The answer lies in a language of numbers and standards, chief among them the Ingress Protection (IP) Code. This isn’t a vague marketing term like “weather-resistant”; it’s a rigorously defined international standard (IEC 60529) that quantifies an enclosure’s resilience. Many high-end construction lasers, for example, are rated at IP66.

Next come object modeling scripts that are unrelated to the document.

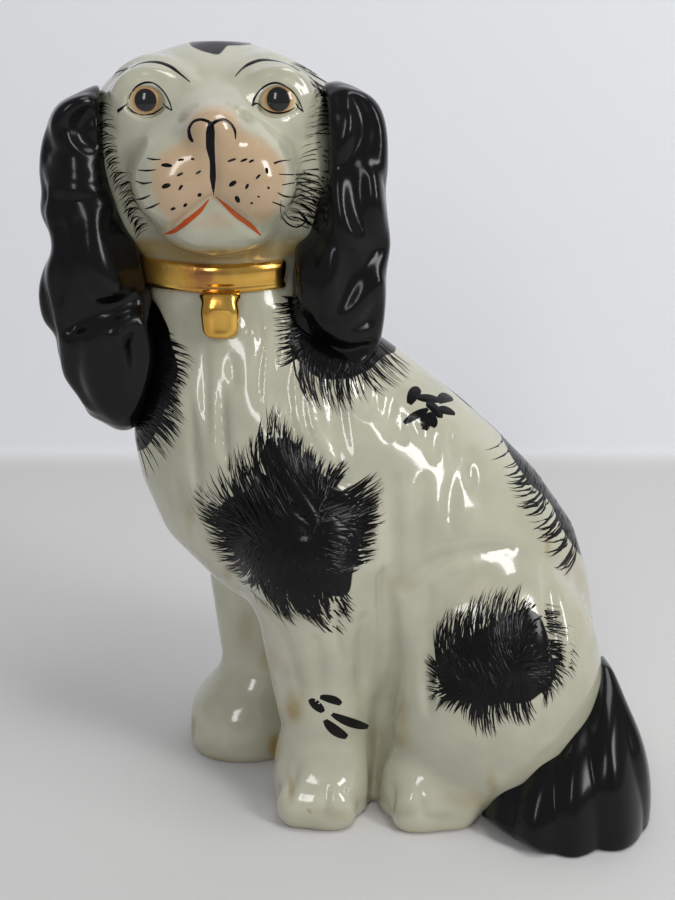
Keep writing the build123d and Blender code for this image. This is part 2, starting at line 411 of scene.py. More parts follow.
    def trim(self, outline: Sequence[Pixel], scale: float, fillet: float) -> None:
        """Cuts away what the photograph's view would show outside an outline.

        Args:
            outline: Corners in pixels.
            scale: Pixels to a millimetre where the clay is.
            fillet: How softly the new edge is rounded.
        """
        places = np.stack(np.meshgrid(self.x.ravel(), self.y.ravel(), self.z.ravel(), indexing="ij"), axis=-1)
        pixels = PHOTO.pixels(places.reshape(-1, 3))
        corner = np.floor(pixels.min(0)) - 1
        size = np.ceil(pixels.max(0) - corner).astype(int) + 3
        chart = np.stack(np.meshgrid(np.arange(size[0]), np.arange(size[1]), indexing="ij"), axis=-1)
        closed = smooth_path(tuple(outline) + (outline[0],))
        gaps = -outline_depth(chart.reshape(-1, 2) + corner, closed[:-1]).reshape(size) / scale
        cell = (pixels - corner).astype(int)
        across, down = (pixels - corner - cell).T
        column, row = cell.T
        first = gaps[column, row] * (1 - across) + gaps[column + 1, row] * across
        last = gaps[column, row + 1] * (1 - across) + gaps[column + 1, row + 1] * across
        outside = first * (1 - down) + last * down
        self.carve(-outside.reshape(self.depth.shape).astype(np.float32), fillet)

    def surface(self) -> tuple[np.ndarray, np.ndarray]:
        """Points in millimetres and four-sided faces of the clay's surface, facing outwards.

        Returns:
            Points and faces.
        """
        grid = openvdb.FloatGrid(EMPTY)
        grid.copyFromArray(self.depth)
        points, _, quads = grid.convertToPolygons(isovalue=0.0, adaptivity=0.0)
        places = self.low + points.astype(np.float64) * self.grain
        quads = quads.astype(np.int64)
        corner = places[quads]
        fan = np.cross(corner[:, 2] - corner[:, 0], corner[:, 3] - corner[:, 1])
        if float((fan * corner.mean(1)).sum()) < 0:
            quads = quads[:, ::-1]
        return places, quads


def ellipse_depth(across: np.ndarray, deep: np.ndarray, half_x: np.ndarray, half_y: np.ndarray) -> np.ndarray:
    """Distances to the outline of a level ellipse, from offsets to its middle.

    Args:
        across: Offsets across the ellipse.
        deep: Offsets from near to far.
        half_x: Half its width.
        half_y: Half its depth.

    Returns:
        Distances, negative inside.
    """
    dx = across / half_x
    dy = deep / half_y
    size = np.sqrt(dx * dx + dy * dy)
    slope = np.sqrt((dx / half_x) ** 2 + (dy / half_y) ** 2)
    return size * (size - 1) / np.maximum(slope, 1e-6)


def soft_min(first: np.ndarray, second: np.ndarray, fillet: float) -> np.ndarray:
    """The smaller of two distances, rounded where they meet.

    Args:
        first: Distances to one form.
        second: Distances to the other.
        fillet: How softly the two are joined.

    Returns:
        The joined distances.
    """
    if fillet <= 0:
        return np.minimum(first, second)
    share = np.clip(0.5 + 0.5 * (second - first) / fillet, 0, 1)
    return second + (first - second) * share - fillet * share * (1 - share)


def smooth_line(at: np.ndarray, levels: np.ndarray, values: np.ndarray, soft: float) -> np.ndarray:
    """Values read between levels, averaged over a short stretch so that no level shows as a kink.

    Args:
        at: Where to read.
        levels: Levels that have a value.
        values: One value to each.
        soft: How far to each side a reading is averaged.

    Returns:
        One reading to each place.
    """
    offsets = np.linspace(-soft, soft, 9)
    weights = np.cos(offsets / soft * math.pi / 2) + 0.05
    readings = [np.interp(at + offset, levels, values) for offset in offsets]
    return np.average(readings, axis=0, weights=weights)


def smooth_path(points: Sequence[Sequence[float]], each: int = 4) -> np.ndarray:
    """A smooth line through the given points, with each stretch divided.

    Args:
        points: Points that the line passes.
        each: Steps between two points.

    Returns:
        Points along the line.
    """
    table = np.array(points, dtype=np.float64)
    held = np.vstack([2 * table[0] - table[1], table, 2 * table[-1] - table[-2]])
    rows = []
    for first, start, end, last in zip(held[:-3], held[1:-2], held[2:-1], held[3:]):
        for share in np.arange(each) / each:
            rows.append(
                start
                + (end - first) * share / 2
                + (2 * first - 5 * start + 4 * end - last) * share**2 / 2
                + (3 * start - first - 3 * end + last) * share**3 / 2
            )
    rows.append(table[-1])
    return np.array(rows)


def smooth_step(value: np.ndarray, low: float, high: float) -> np.ndarray:
    """0 below low, 1 above high, and a soft slope between."""
    share = np.clip((value - low) / (high - low), 0, 1)
    return share * share * (3 - 2 * share)


def outline_depth(places: np.ndarray, outline: Sequence[Pixel]) -> np.ndarray:
    """How far inside a closed outline each place lies, negative outside.

    Args:
        places: Places in pixels.
        outline: Corners of the outline.

    Returns:
        One distance to a place.
    """
    corners = np.array(outline, dtype=np.float64)
    ends = np.roll(corners, -1, axis=0)
    inside = np.zeros(len(places), dtype=bool)
    gap = np.full(len(places), 1e9)
    for start, end in zip(corners, ends):
        run = end - start
        away = places - start
        share = np.clip(away @ run / (run @ run), 0, 1)
        gap = np.minimum(gap, np.linalg.norm(away - share[:, None] * run, axis=1))
        crosses = (start[1] > places[:, 1]) != (end[1] > places[:, 1])
        with np.errstate(divide="ignore", invalid="ignore"):
            edge = start[0] + (places[:, 1] - start[1]) * run[0] / run[1]
        inside ^= crosses & (places[:, 0] < edge)
    return np.where(inside, gap, -gap)


def new_object(name: str, data: bpy.types.ID) -> bpy.types.Object:
    """An object in the scene that holds the given data.

    Args:
        name: Its name.
        data: The mesh, lamp or camera that it holds.

    Returns:
        The object.
    """
    made = bpy.data.objects.new(name, data)
    bpy.context.collection.objects.link(made)
    return made


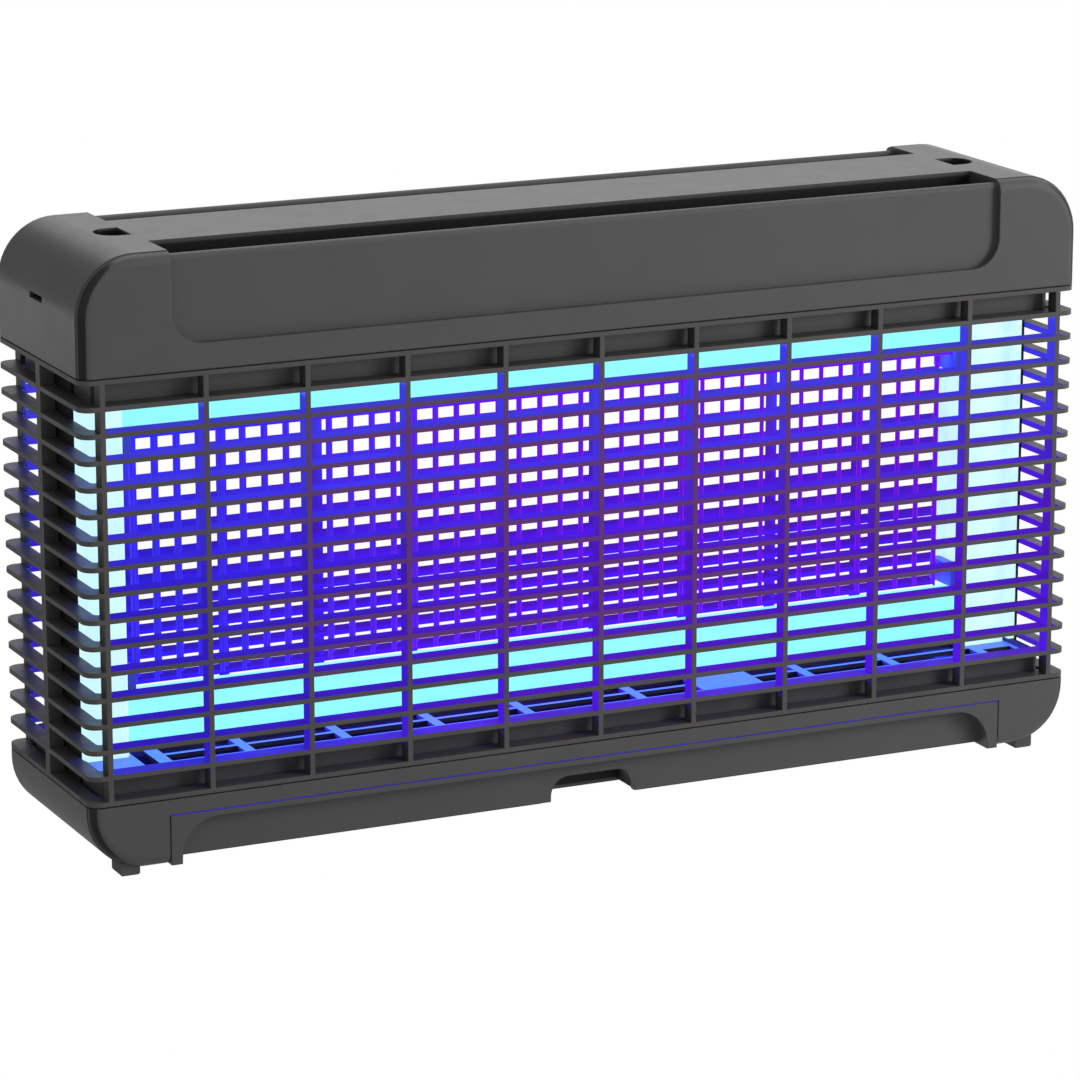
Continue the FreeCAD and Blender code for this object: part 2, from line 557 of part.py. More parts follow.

The first ‘6’ means the device is completely dust-tight. A vacuum is applied to the sealed unit in a chamber full of fine talcum powder, and after hours, not a single speck is allowed to have infiltrated the housing. This is critical, as even a tiny particle on a lens or mirror could scatter the laser and corrupt its accuracy. The second ‘6’ is even more dramatic. It means the device can withstand powerful jets of water—100 liters per minute—sprayed at it from any angle without leakage. In essence, you can leave it in a torrential downpour or hose it down at the end of the day, and the delicate optics and electronics within remain pristine.

This physical resilience is more than skin deep. A truly professional-grade instrument must be engineered to survive the inevitable. Consider a tool like the Spectra Precision LL300N-2, a modern exemplar of these design principles. Its specifications state it can survive a 1-meter (3-foot) drop directly onto concrete. This isn’t achieved by just making it bulky; it requires sophisticated structural engineering and materials science—an internal chassis that isolates the core compensator mechanism from the outer housing, absorbing and dissipating the brutal shock of impact. It’s the industrial equivalent of a car’s crumple zone, designed to sacrifice the outer shell to protect the precious cargo within.
 Spectra Precision LL300N-2 Laser Level, Self Leveling

The Invisible Architecture

When you see this system at work, it’s a quiet revelation. The laser unit, like the Spectra LL300N, sits impassively on its tripod, a silent hub. An operator stands 100 meters away, holding a rod with a small electronic receiver. As the laser’s head spins at 600 RPM, its single beam becomes a continuous plane of light, an invisible wall of pure geometry slicing through the air. The receiver on the rod beeps, its LCD screen guiding the operator to move up or down by a few millimeters, until it locks onto that plane.

In that moment, the entire lineage of engineering comes full circle. The water in the Egyptian trenches has become a collimated beam of light. The Roman chorobates has become a gravity-locked pendulum. And the human eye, with all its frailties, has been augmented by a photodiode detector that can see the line with mathematical certainty.

The buildings we live in, the roads we drive on, and the bridges we cross all depend on this invisible architecture of precision. They are a testament not just to steel and concrete, but to our relentless, millennia-long effort to translate an abstract law of physics into a tool. They are victories of order over chaos, drawn with an unwavering, invisible line.